Additionally, Mason here argues that all men should be subjected to justice and that none, not even the executive magistrate, should be above this rule. Although his declaration of ‘Shall any man be above Justice?’ could draw comparisons with the 19th Century interpretation of the rule of law popularised by A.V. Dicey (‘every man, whatever be his rank or condition, is subject to the ordinary law of the realm and amenable to the jurisdiction of the ordinary tribunals’), one can also look back to Blackstone to see where inspiration for this statement could have come from. Blackstone was at pains in his Commentaries to emphasise the fact that the King could not be brought before a court of law, and Mason’s declaration that no one should be above the law is suggestive of an attempt to distance the new American Constitution that they were forming from the foremost symbol of country they had had to fight for independence from.
It is interesting that after this portion of the debate, Morris reverses his position, declaring that having listened to the arguments for impeachment he is persuaded that it ought to be used. He was ‘sensible of the necessity of impeachments’ on the basis that ‘This Magistrate is not the King but the prime-Minister. The people are the King.’ Once again we see an attempt to distance the executive from the concept of a king, and it seems that Morris has dropped his previous position in favour of one that has the President brought to justice as himself, rather than through his ‘councillors’, as Blackstone suggests of the King of Great Britain.
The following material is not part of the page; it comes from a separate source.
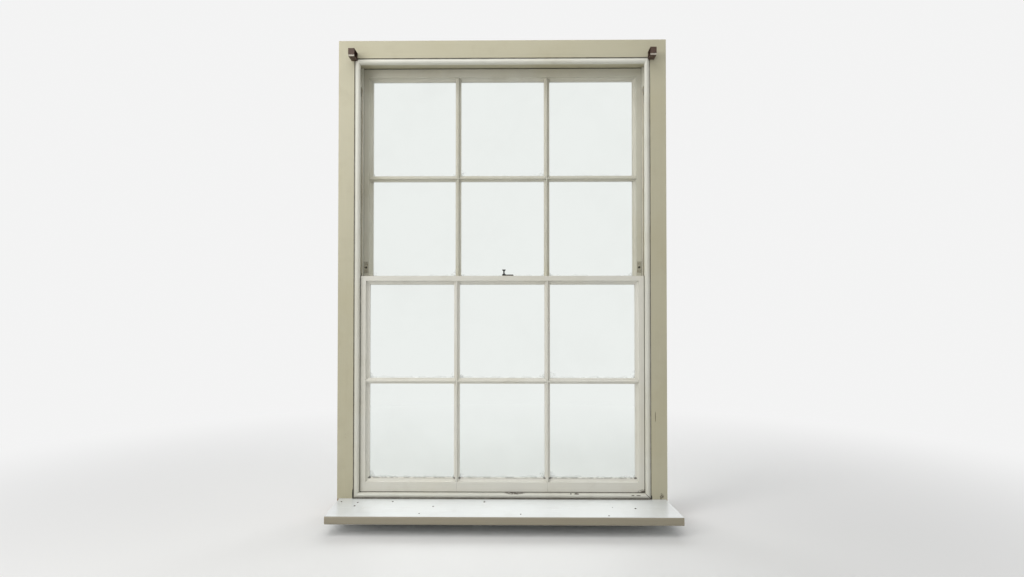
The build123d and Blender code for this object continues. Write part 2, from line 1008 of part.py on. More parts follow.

This reversal from Morris, and the observation by Franklin that ‘History furnishes one example only of a first Magistrate being formally brought to public Justice’, tie back to the consideration that because the Framers were having to move away from the English model which treats the King so differently, their positions were more unsure than those on other considerations. Whilst many seemed to have fairly concrete plans on other issues that arose, the change brought about by this concept seems to have created less firm policy positions, meaning they were more susceptible to amendment.